My photo
Waiting in Joyful Hope

The morality of mega-salaries

A reader wrote to ask the following question:

Recently I've learned that the CEO of our company has a salary of 900k,
and received a bonus of 1.8 million! I'm not proposing a communist system would be better, but something about that seems out of whack. I mean, what the heck could the guy be doing each day that merits that reward? Yes, yes, other CEOs make more but...

It seems to me there are two questions at stake here: (1) whether or not such a reward is merited in this case, and (2) whether it is *ever* just for *anyone* to earn that kind of money.

Regarding the first question, we need to remember that in a capitalist society the price of a good is determined by the forces of supply and demand, and not as a measure of their intrinsic worth. Air has more intrinsic worth than champagne, but we pay plenty for the latter and nothing for the former, because while the demand for air is high (and inflexible!) there is plenty of it all around us. The supply is much greater than the demand, with no delivery costs — and so, it is free.

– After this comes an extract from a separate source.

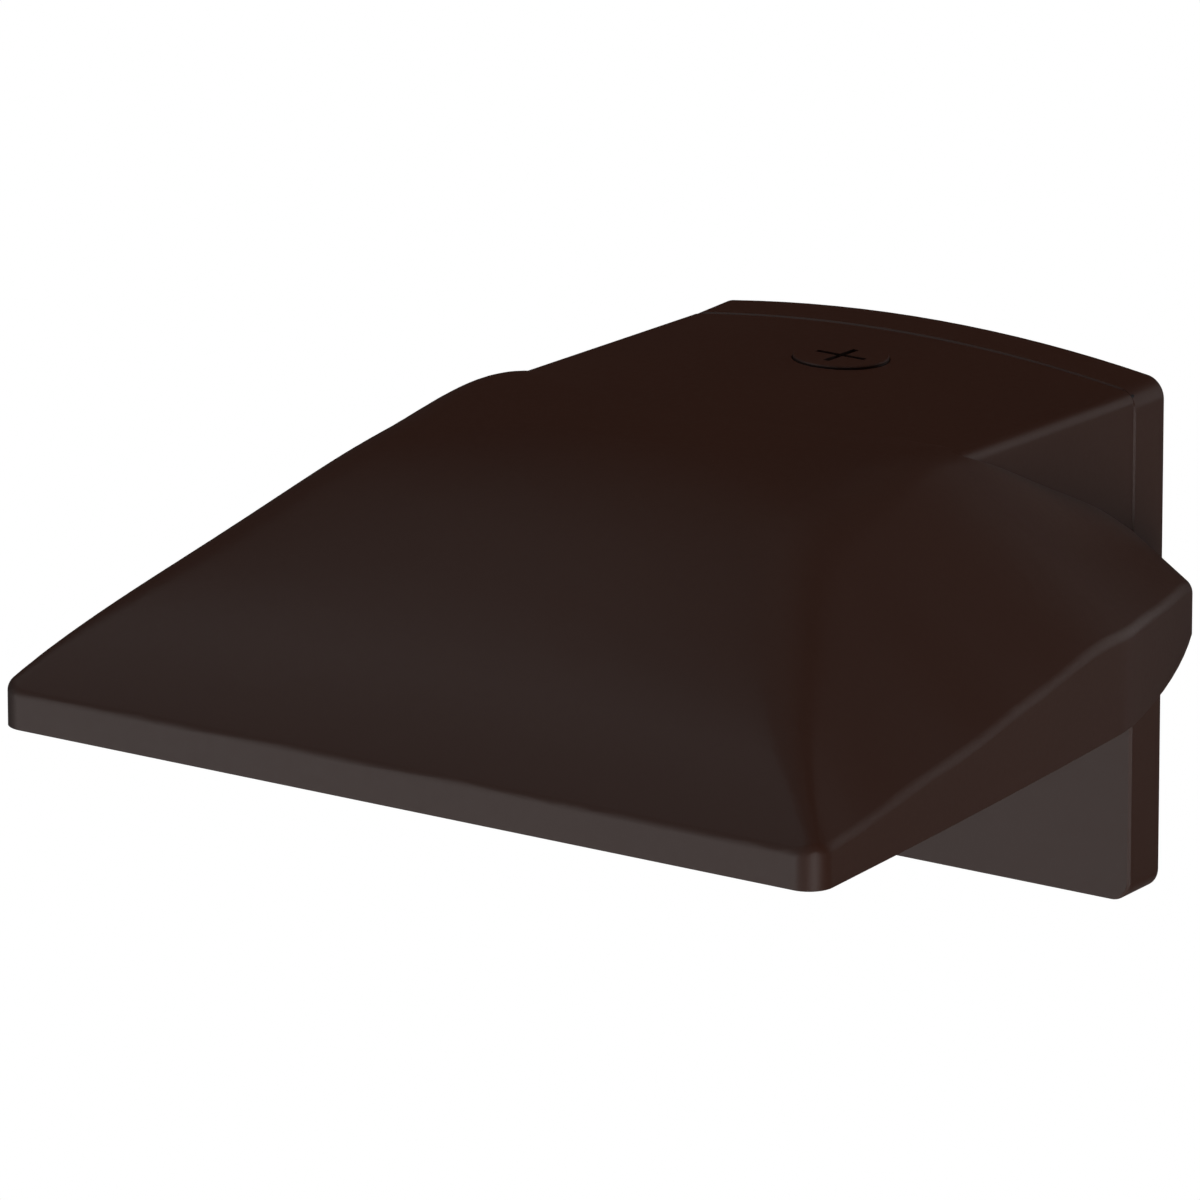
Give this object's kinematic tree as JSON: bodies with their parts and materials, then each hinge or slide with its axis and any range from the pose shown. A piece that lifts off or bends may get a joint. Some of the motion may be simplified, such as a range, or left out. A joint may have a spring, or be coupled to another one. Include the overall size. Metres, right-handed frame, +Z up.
{
  "type": "wall pack light",
  "caption": "Outdoor wall pack light: arched back plate, square neck and sloping hood with a downward lens, on a top-edge hinge with a conduit plug.",
  "frame": {"origin": "on the wall, at the centre of the junction box screws", "axes": "+X to the right seen from the front, +Y into the wall, +Z up"},
  "size_m": [0.2556, 0.2585, 0.1552],
  "materials": {
    "bronze_coat": "die casting, dark bronze satin powder coat",
    "silicone": "black silicone, matte",
    "zinc_steel": "zinc plated sheet",
    "stainless": "plain stainless",
    "green_steel": "green passivated",
    "clear_glass": "clear tempered",
    "clear_acrylic": "clear moulding",
    "white_board": "white solder mask, satin",
    "phosphor": "yellow silicone",
    "driver_case": "moulded, fine grain",
    "terminal_plastic": "moulded"
  },
  "bodies": {
    "wall": {"back_plate": "bronze_coat", "wall_gasket": "silicone", "housing_gasket": "silicone", "mounting_strap": "zinc_steel", "ground_screw": "green_steel", "strap_screw_left": "stainless", "strap_screw_right": "stainless"},
    "housing": {"housing": "bronze_coat", "door_frame": "bronze_coat", "door_gasket": "silicone", "lens": "clear_glass", "lens_gasket": "silicone", "led_board": "white_board", "led_chips": "phosphor", "optic_plate": "clear_acrylic", "driver": "driver_case", "terminal_block": "terminal_plastic", "terminal_screw": "stainless", "driver_screw_left": "stainless", "driver_screw_right": "stainless", "door_screw_1": "stainless", "door_screw_2": "stainless", "door_screw_3": "stainless", "door_screw_4": "stainless", "door_screw_5": "stainless", "door_screw_6": "stainless", "lens_clip_1": "stainless", "lens_clip_2": "stainless", "lens_clip_3": "stainless", "lens_clip_4": "stainless", "clip_screw_1": "stainless", "clip_screw_2": "stainless", "clip_screw_3": "stainless", "clip_screw_4": "stainless", "board_screw_1": "stainless", "board_screw_2": "stainless", "board_screw_3": "stainless", "board_screw_4": "stainless"},
    "plug_seal": {"plug_seal": "silicone"},
    "plug": {"conduit_plug": "bronze_coat"},
    "lock_washer_left": {"lock_washer_left": "stainless"},
    "lock_screw_left": {"lock_screw_left": "stainless"},
    "lock_washer_right": {"lock_washer_right": "stainless"},
    "lock_screw_right": {"lock_screw_right": "stainless"}
  },
  "joints": [
    {"name": "housing_swing", "type": "hinge", "parent": "wall", "child": "housing", "pos_m": [0, -0.015, 0.0745], "axis": [-1, 0, 0], "range_deg": [0, 30]},
    {"name": "plug_lift", "type": "slide", "parent": "housing", "child": "plug_seal", "axis": [0, 0.0437, 0.999], "range_m": [0, 0.012]},
    {"name": "plug_turn", "type": "hinge", "parent": "plug_seal", "child": "plug", "pos_m": [0, -0.049, 0.07559], "axis": [0, 0.0437, 0.999], "range_deg": [0, 2380]},
    {"name": "lock_lift_left", "type": "slide", "parent": "housing", "child": "lock_washer_left", "axis": [0, -1, 0], "range_m": [0, 0.0064]},
    {"name": "lock_turn_left", "type": "hinge", "parent": "lock_washer_left", "child": "lock_screw_left", "pos_m": [-0.057, -0.021, -0.0045], "axis": [0, -1, 0], "range_deg": [0, 2882]},
    {"name": "lock_lift_right", "type": "slide", "parent": "housing", "child": "lock_washer_right", "axis": [0, -1, 0], "range_m": [0, 0.0064]},
    {"name": "lock_turn_right", "type": "hinge", "parent": "lock_washer_right", "child": "lock_screw_right", "pos_m": [0.057, -0.021, -0.0045], "axis": [0, -1, 0], "range_deg": [0, 2882]}
  ],
  "couplings": [
    {"joint": "plug_lift", "follows": "plug_turn", "m_per_rad": 0.00028871},
    {"joint": "lock_turn_left", "follows": "lock_lift_left", "rad_per_m": 7854},
    {"joint": "lock_turn_right", "follows": "lock_lift_right", "rad_per_m": 7854}
  ]
}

Now a CEO is actually a fairly rare kind of person. There is a combination of leadership qualities in a CEO that is quite unusual. He (or she) must be capable of mastering several business functions (sales, finance, production, etc.), s/he must possess some sort of vision, s/he typically must be capable of intense concentration, be a good communicator and lobbyist, etc. Does these functions *intrinsically* mean s/he should earn oodles and oodles of cash? I'd say no, but that is not how our capitalist system works. Assuming there isn't some sort of high-level corruption at stake, the CEO earns a crazy salary simply because the demand for good leaders is high and the pool of good leaders is small. So the question about the morality of a CEO salary is not really about CEO salaries, it is about certain fundamental assumptions of capitalism itself and its capacity to properly express, in dollar values, the true worth of goods and services. Discomfort at inflated CEO salaries is, in my opinion, really just a symptom of a malaise regarding less-than-perfect elements of our current economic structure.

Now regarding the second question, as to whether anyone should ever earn that kind of money, I think as Christians we would do better not to protest high salaries so much as insist upon a proper sense of social responsibility. This is, again, one of the weaknesses of the capitalist system, which tends to focus on property rights with too much focus on social responsibilities. The Christian response, it would seem to me, is found in the stewardship concept. The stewardship concept starts from the idea that the world is ultimately governed by divine providence, such that everything we have and receive is actually a gift from God. While our possessions are in our care, they are really more on loan than anything else — God, in a sense, is "investing" in us by placing these goods at our disposal. It is our responsibility, then, to return these goods to God with increase, according to standards of virtue and solidarity. A CEO may earn $2.7 million dollars in a year, but the real question is not so much what he earned but what he did with it for the sake of the Kingdom of God. Is he acting as the "sovereign" of his wealth? Or does he see that he is really more of a caretaker of it, on behalf of the One who owns the whole world? So personally, I don't get too uptight about the question of quantities of possessions, but rather the quality of how they are used — and that is an issue that touches upon every Christian, indeed every human being, no matter what their salary might be.